Which lines below fall between the one containing "return rod_z(0.9, place[0], place[1], z0, z1)" and the one containing "before = set(bpy.data.objects)"? Repeat them exactly, counting both of those lines, and add nothing else.
[START STORED DATA]
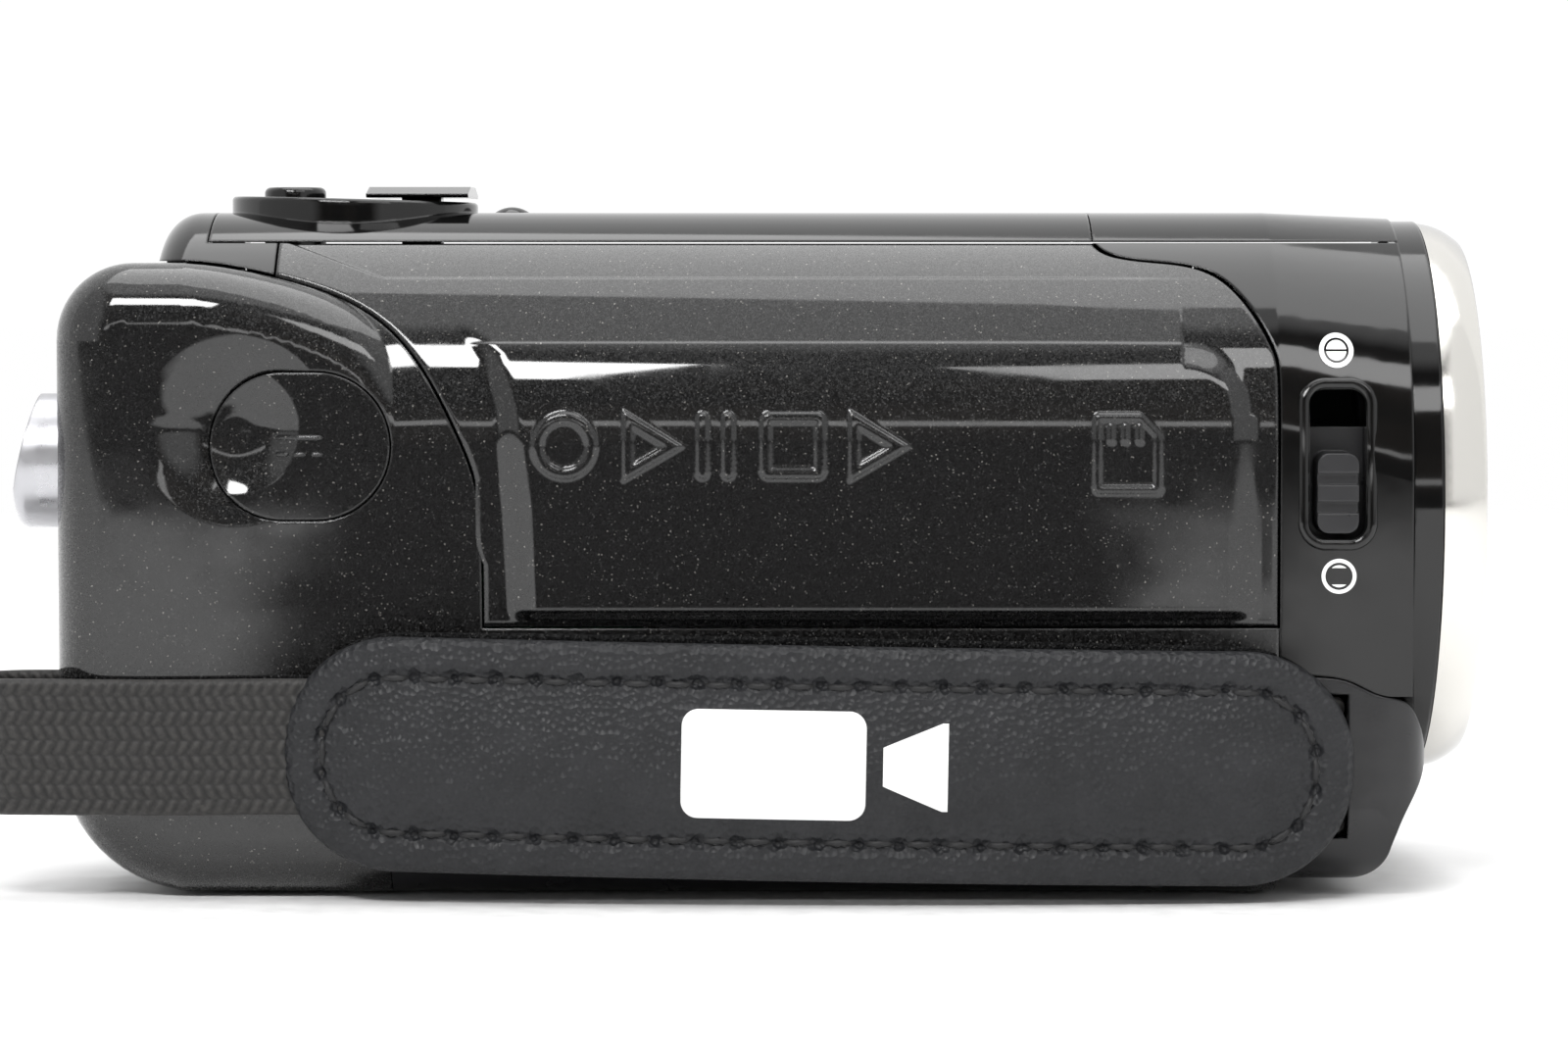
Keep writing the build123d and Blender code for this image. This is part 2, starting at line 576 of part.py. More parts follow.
keep("main_board", main_board())
keep("side_sockets", *[side_socket(*port) for port in BAY_PORTS])
keep("power_board", block(-53.0, -31.0, -8.6, -7.6, 9.0, 44.0))
keep("power_socket", power_socket())
keep("speaker", rod_z(6.4, -17.6, 7.2, 2.6, 5.6))
keep("card_socket", card_socket())
keep("microphones", *[rod_x(2.6, 42.4, 44.2, side * 7.0, 5.6) for side in (-1, 1)])
keep("tripod_nut", tripod_nut())


# ---- battery ------------------------------------------------------------------------------------
def battery():
    """Battery pack, rounded where it shows at the back."""
    b = BATTERY
    pack = block(b["x0"], b["x1"], b["y0"], b["y1"], b["z0"], b["z1"])
    return fillet(pack.faces().sort_by(Axis.X)[0].edges(), 1.8)


def battery_bay():
    """Sleeve round the battery's inner end, with slots for the contacts."""
    bay = (block(-45.0, -31.2, -6.6, 15.4, 4.9, 47.1) & cavity) - battery_space
    for n in range(4):
        bay -= block(-34, -30, 2.15 + 2.6 * n, 3.65 + 2.6 * n, 19.95, 32.05)
    return largest(bay)


def battery_latch():
    """Sliding latch with a ribbed thumb grip that shows in the base."""
    plate = block(LATCH["x0"] - 2.0, LATCH["x1"] + 2.0, LATCH["y0"] - 2.0, LATCH["y1"] + 2.0, 1.7, 2.7)
    plate += block(LATCH["x0"], LATCH["x1"], LATCH["y0"], LATCH["y1"], 0.3, 1.8)
    for step in (-0.9, 0.0, 0.9):
        middle = (LATCH["x0"] + LATCH["x1"]) / 2 + step
        plate -= block(middle - 0.2, middle + 0.2, LATCH["y0"] - 1, LATCH["y1"] + 1, 0.2, 0.6)
    return plate


keep("battery", battery())
keep("battery_bay", battery_bay())
keep("battery_contacts", *[block(-33.15, -30.9, 2.2 + 2.6 * n, 3.6 + 2.6 * n, 20, 32) for n in range(4)])
keep("battery_latch", battery_latch())


# ---- controls -----------------------------------------------------------------------------------
def snapshot_button():
    """Round button with a softened rim in the middle of the raised disc."""
    return fillet(rod_z(2.5, SHUTTER_X, 0, 50.6, 55.5).edges().group_by(Axis.Z)[-1], 0.5)


def zoom_lever():
    """Wide rocker that slides from side to side on a stem through the top cover."""
    outline = Polyline((-6.6, 54.6), (-7.0, 54.9), (-3.4, 55.5), (3.4, 55.5), (7.0, 54.9), (6.6, 54.6),
                       close=True)
    rocker = extrude(across(-33.6) * make_face(outline), amount=8.2)
    return rocker + block(-31.1, -27.9, -1.6, 1.6, 50.9, 54.7)


def start_stop_button():
    """Big round button at the back of the pod, its face leaning inwards towards the top."""
    press = rod_x(BUTTON_R, -60.6, -55.0, BUTTON_Y, BUTTON_Z)
    press = fillet(press.faces().sort_by(Axis.X)[0].edges(), 1.0)
    return press - Pos(-60.5, BUTTON_Y, BUTTON_Z - 2.0) * Rot(0, 13, 0) * Pos(-3, 0, 8) * Box(6, 20, 16)


def bay_button(x):
    """A round button behind the monitor."""
    return rod_y(2.45, x, 15.7, 17.4, BAY_BUTTON_Z)


keep("snapshot_button", snapshot_button())
keep("zoom_lever", zoom_lever())
keep("start_stop_button", start_stop_button())
keep("status_lamps", *[rod_x(0.8, -57.1, -54.0, y, 43.4) for y in (-13.5, -10.0)])
keep("power_button", bay_button(BAY_BUTTONS[0]))
keep("mode_button", bay_button(BAY_BUTTONS[1]))
keep("info_button", bay_button(BAY_BUTTONS[2]))


# ---- power-socket cover and card door -----------------------------------------------------------
def socket_cover():
    """Soft cover of the power socket, hollowed by the same scoop as the pod round it."""
    flap = capsule_plate(DC_X, DC_Z, DC_LONG - 0.3, DC_TALL - 0.3, 5.69, -HALF_WIDTH, -21.0)
    return flap - finger_scoop(0.6)


def card_door():
    """Door of the memory-card slot, with a knuckle along its inner edge."""
    door = block(DOOR["x0"], DOOR["x1"], DOOR["y0"], DOOR["y1"], 0.0, 1.2)
    door += rod_x(0.9, DOOR["x0"], DOOR["x1"], DOOR["y1"], 1.1) & block(-FAR, FAR, -FAR, FAR, 0.2, 3)
    return door - rod_x(0.45, -30, 30, DOOR["y1"], 1.1)


keep("socket_cover", socket_cover())
keep("card_door", card_door())
keep("card_door_pin", rod_x(0.4, DOOR["x0"] - 1.0, DOOR["x1"] + 1.0, DOOR["y1"], 1.1))


# ---- monitor ------------------------------------------------------------------------------------
notch = block(26.2, 32, 15, 24, 20.8, 39.9)
shaft_hole = rod_x(1.5, 20, 30, HINGE_Y, LENS_Z)


def monitor_slab(y0, y1, inset=0.0):
    """A slice of the monitor with rounded corners."""
    m = MONITOR
    face = Pos((m["x0"] + m["x1"]) / 2, (m["z0"] + m["z1"]) / 2) * RectangleRounded(
        m["x1"] - m["x0"] - 2 * inset, m["z1"] - m["z0"] - 2 * inset, 3.0 - inset / 2)
    return side_cut(face, y0, y1)


def screen_slab(long, tall, radius, y0, y1):
    """A rounded plate centred on the display."""
    return capsule_plate(SCREEN_X, SCREEN_Z, long, tall, radius, y0, y1)


def monitor_back():
    """Outer half of the monitor's case, hollowed for the display."""
    back = monitor_slab(19.9, MONITOR["y1"]) & main_outer
    back -= monitor_slab(19.0, 21.1, 1.3) & block(-FAR, 24.8, 0, FAR, 0, FAR)
    return largest(back - notch - shaft_hole)


def monitor_bezel():
    """Inner half of the monitor's case, a frame round the display."""
    window = screen_slab(61.0, 35.0, 0.6, 0, FAR)
    return largest(monitor_slab(MONITOR["y0"], 19.84) - window - notch - shaft_hole)


def monitor_hinge_arm():
    """Hinge block with the tube round its upright pin and the shaft that enters the monitor."""
    arm = rod_z(2.4, HINGE_X, HINGE_Y, 20.9, 39.8) + block(28.5, HINGE_X, 18.6, 21.6, 26.0, 34.7)
    arm += rod_x(1.4, 21.0, 29.0, HINGE_Y, LENS_Z)
    return arm - rod_z(0.95, HINGE_X, HINGE_Y, 10, 50)


keep("monitor_back", monitor_back())
keep("monitor_bezel", monitor_bezel())
keep("display_glass", screen_slab(60.8, 34.8, 0.5, 17.8, 18.6))
keep("backlight", screen_slab(60.4, 34.4, 0.5, 18.7, 20.6))
keep("monitor_hinge_arm", monitor_hinge_arm())
keep("monitor_hinge_pin", rod_z(0.9, HINGE_X, HINGE_Y, 18.4, 42.3))


# ---- hand strap ---------------------------------------------------------------------------------
PAD_LENGTH, PAD_HEIGHT, PAD_TILT = 83.0, 18.2, 1.0
PAD_X, PAD_Z = 2.7, 10.9  # middle of the pad
PAD_BOW = 290.0  # radius of the pad's outward bow, seen from above
PAD_OUTER_Y, PAD_THICK = -28.2, 2.8
WEB = 1.2  # webbing thickness

rear_path = [
    Line((-20.0, -25.35), (-38.0, -24.1)),
    Line((-38.0, -24.1), (-59.4, -24.1)),
    CenterArc((-59.4, -19.92), 4.18, 270, -180),
    Line((-59.4, -15.74), (REAR_BAR[0], -15.74)),
    CenterArc(REAR_BAR, 1.54, 270, 180),
]
front_path = [
    Line((26.0, -25.2), (38.0, -24.2)),
    Line((38.0, -24.2), (FRONT_BAR[0], FRONT_BAR[1] - 1.65)),
    CenterArc(FRONT_BAR, 1.65, 270, 180),
]


def bowed_layer(y_outer, thick):
    """A slice of a big upright tube whose outermost line is at y_outer."""
    centre_y = y_outer + PAD_BOW
    tube = rod_z(PAD_BOW, PAD_X, centre_y, 0, 30) - rod_z(PAD_BOW - thick, PAD_X, centre_y, -1, 31)
    return tube & block(-FAR, FAR, -FAR, 0, -1, FAR)


def band(edges, z0, z1, width=WEB):
    """Webbing that follows a plan-view path, standing from z0 to z1."""
    return extrude(Pos(0, 0, z0) * trace(Curve() + edges, line_width=width), amount=z1 - z0)


def grip_pad():
    """Padded hand strap, bowed outwards, with the webbing's ends let into its back."""
    face = Pos(PAD_X, PAD_Z) * Rot(0, 0, -PAD_TILT) * RectangleRounded(PAD_LENGTH, PAD_HEIGHT, 8.7)
    pad = bowed_layer(PAD_OUTER_Y, PAD_THICK) & side_cut(face, -FAR, 0)
    pad -= band(rear_path[:2], 6.6, 17.3, WEB + 0.1)
    pad -= band(front_path, 4.9, 15.6, WEB + 0.1)
    return largest(pad - block(-FAR, FAR, -22.6, 0, 0, 30))


def strap_bar(place, z0, z1):
    """Steel bar that the webbing loops round."""
    return rod_z(0.9, place[0], place[1], z0, z1)


def base_screw(x, y):
    """Pan-head screw that holds the base."""
    return rod_z(1.75, x, y, 0.15, 1.15) + rod_z(0.85, x, y, 1.1, 3.2)


keep("grip_pad", grip_pad())
keep("rear_webbing", band(rear_path, 6.7, 17.2))
keep("front_webbing", band(front_path, 5.0, 15.5))
keep("rear_strap_bar", strap_bar(REAR_BAR, 5.0, 18.9))
keep("front_strap_bar", strap_bar(FRONT_BAR, 4.7, 15.8))
keep("base_screws", *[base_screw(x, y) for x, y in SCREWS])

for name, shape in nodes.items():
    export_step(shape, f"parts/{name}.step")
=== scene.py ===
"""Looks for the pocket camcorder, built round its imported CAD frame. Metres; +X through the lens, +Z up."""
import json
import math

import bmesh
import bpy
import numpy as np
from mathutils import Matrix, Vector
from mathutils.bvhtree import BVHTree


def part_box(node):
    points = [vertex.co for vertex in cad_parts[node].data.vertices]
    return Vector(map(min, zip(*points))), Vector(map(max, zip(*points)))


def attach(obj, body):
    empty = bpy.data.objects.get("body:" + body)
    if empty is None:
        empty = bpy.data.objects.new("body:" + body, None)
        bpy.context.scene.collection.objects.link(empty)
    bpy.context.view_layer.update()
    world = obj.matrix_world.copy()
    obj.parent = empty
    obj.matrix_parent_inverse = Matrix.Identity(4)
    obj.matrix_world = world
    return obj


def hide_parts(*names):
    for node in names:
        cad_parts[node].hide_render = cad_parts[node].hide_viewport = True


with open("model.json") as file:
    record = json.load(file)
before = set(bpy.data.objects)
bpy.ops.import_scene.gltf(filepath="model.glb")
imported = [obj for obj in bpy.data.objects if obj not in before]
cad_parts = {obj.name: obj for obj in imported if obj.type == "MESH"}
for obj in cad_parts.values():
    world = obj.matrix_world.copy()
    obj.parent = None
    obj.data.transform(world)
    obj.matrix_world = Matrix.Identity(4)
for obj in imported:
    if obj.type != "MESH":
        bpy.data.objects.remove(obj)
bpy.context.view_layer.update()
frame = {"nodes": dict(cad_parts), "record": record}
nodes = frame["nodes"]
BODY = "camera_body"
MM = 0.001


# ---- materials ----------------------------------------------------------------------------------
def new_material(name):
    """A new node material, with its node tree and its shader."""
    mat = bpy.data.materials.new(name)
    mat.use_nodes = True
    tree = mat.node_tree
    shader = tree.nodes["Principled BSDF"]
    return mat, tree, shader


def add(tree, kind, inputs=None, **settings):
    """A node with its settings and its unlinked inputs filled in."""
    node = tree.nodes.new(kind)
    for key, value in settings.items():
        setattr(node, key, value)
    for key, value in (inputs or {}).items():
        node.inputs[key].default_value = value
    return node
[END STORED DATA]
■ OUTPUT BELOW ■
    return rod_z(0.9, place[0], place[1], z0, z1)


def base_screw(x, y):
    """Pan-head screw that holds the base."""
    return rod_z(1.75, x, y, 0.15, 1.15) + rod_z(0.85, x, y, 1.1, 3.2)


keep("grip_pad", grip_pad())
keep("rear_webbing", band(rear_path, 6.7, 17.2))
keep("front_webbing", band(front_path, 5.0, 15.5))
keep("rear_strap_bar", strap_bar(REAR_BAR, 5.0, 18.9))
keep("front_strap_bar", strap_bar(FRONT_BAR, 4.7, 15.8))
keep("base_screws", *[base_screw(x, y) for x, y in SCREWS])

for name, shape in nodes.items():
    export_step(shape, f"parts/{name}.step")
=== scene.py ===
"""Looks for the pocket camcorder, built round its imported CAD frame. Metres; +X through the lens, +Z up."""
import json
import math

import bmesh
import bpy
import numpy as np
from mathutils import Matrix, Vector
from mathutils.bvhtree import BVHTree


def part_box(node):
    points = [vertex.co for vertex in cad_parts[node].data.vertices]
    return Vector(map(min, zip(*points))), Vector(map(max, zip(*points)))


def attach(obj, body):
    empty = bpy.data.objects.get("body:" + body)
    if empty is None:
        empty = bpy.data.objects.new("body:" + body, None)
        bpy.context.scene.collection.objects.link(empty)
    bpy.context.view_layer.update()
    world = obj.matrix_world.copy()
    obj.parent = empty
    obj.matrix_parent_inverse = Matrix.Identity(4)
    obj.matrix_world = world
    return obj


def hide_parts(*names):
    for node in names:
        cad_parts[node].hide_render = cad_parts[node].hide_viewport = True


with open("model.json") as file:
    record = json.load(file)
before = set(bpy.data.objects)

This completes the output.